The task
Restate, word for word, all of the material shown below.
:::
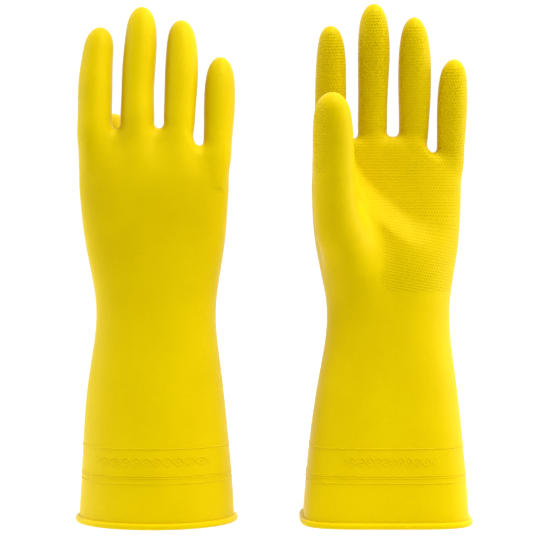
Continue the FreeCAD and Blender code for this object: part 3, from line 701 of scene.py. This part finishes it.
def lozenges(glove, c):
    """Small flat-topped lozenges standing on the skin at points c."""
    n = glove.gradient(c)
    n /= np.linalg.norm(n, axis=1)[:, None]
    x = np.array([1.0, 0, 0]) - n * n[:, :1]
    x /= np.maximum(np.linalg.norm(x, axis=1), 1e-6)[:, None]
    y = np.cross(n, x)
    verts = []
    top = (0.20 - 0.09 * smoothstep(c[:, 2], 220.0, 242.0))[:, None]
    for h, ra, rb in ((-0.14, 0.86, 0.66), (top, 0.56, 0.38)):
        for sx, sy in ((1, 0), (0, 1), (-1, 0), (0, -1)):
            verts.append(c + h * n + sx * ra * x + sy * rb * y)
    V = np.stack(verts, 1)
    sides = []
    for k in range(4):
        m = x * 0 + [(x + y), (y - x), (-x - y), (x - y)][k]
        m = m / np.linalg.norm(m, axis=1)[:, None]
        sides.append(m)
    quads = [(0, 3, 2, 1), (4, 5, 6, 7)] + [(k, (k + 1) % 4, 4 + (k + 1) % 4, 4 + k) for k in range(4)]
    return V, n, quads


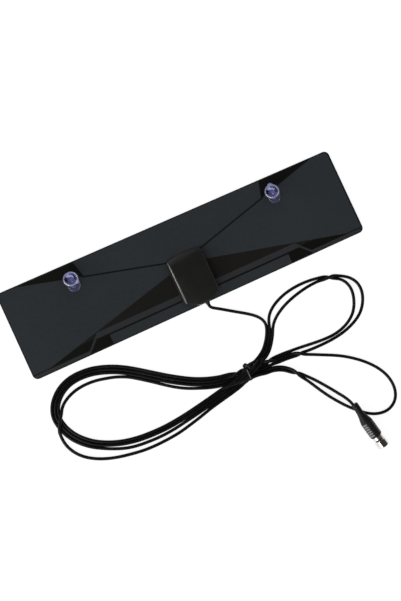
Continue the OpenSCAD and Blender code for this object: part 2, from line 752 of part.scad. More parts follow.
:::
Exercise response
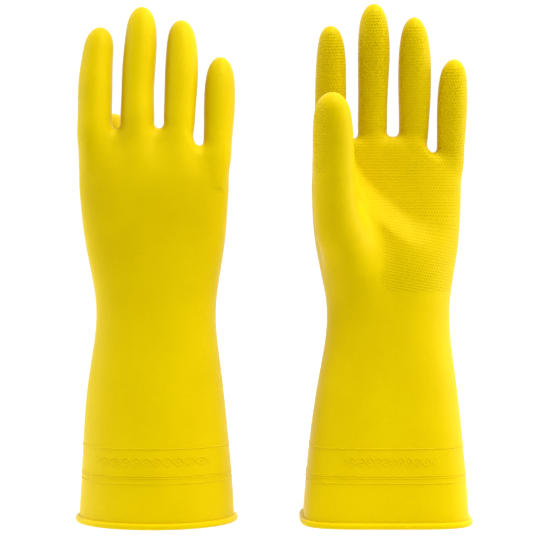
Continue the FreeCAD and Blender code for this object: part 3, from line 701 of scene.py. This part finishes it.
def lozenges(glove, c):
    """Small flat-topped lozenges standing on the skin at points c."""
    n = glove.gradient(c)
    n /= np.linalg.norm(n, axis=1)[:, None]
    x = np.array([1.0, 0, 0]) - n * n[:, :1]
    x /= np.maximum(np.linalg.norm(x, axis=1), 1e-6)[:, None]
    y = np.cross(n, x)
    verts = []
    top = (0.20 - 0.09 * smoothstep(c[:, 2], 220.0, 242.0))[:, None]
    for h, ra, rb in ((-0.14, 0.86, 0.66), (top, 0.56, 0.38)):
        for sx, sy in ((1, 0), (0, 1), (-1, 0), (0, -1)):
            verts.append(c + h * n + sx * ra * x + sy * rb * y)
    V = np.stack(verts, 1)
    sides = []
    for k in range(4):
        m = x * 0 + [(x + y), (y - x), (-x - y), (x - y)][k]
        m = m / np.linalg.norm(m, axis=1)[:, None]
        sides.append(m)
    quads = [(0, 3, 2, 1), (4, 5, 6, 7)] + [(k, (k + 1) % 4, 4 + (k + 1) % 4, 4 + k) for k in range(4)]
    return V, n, quads


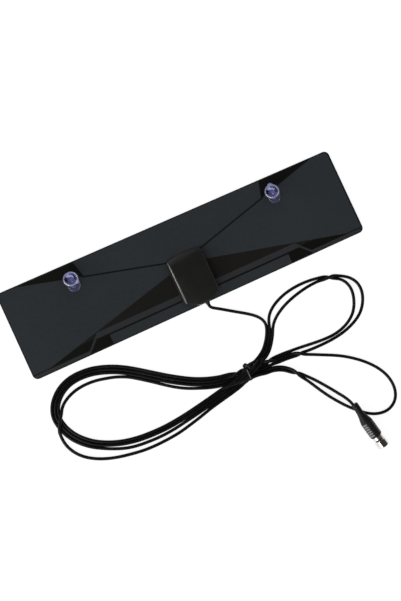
Continue the OpenSCAD and Blender code for this object: part 2, from line 752 of part.scad. More parts follow.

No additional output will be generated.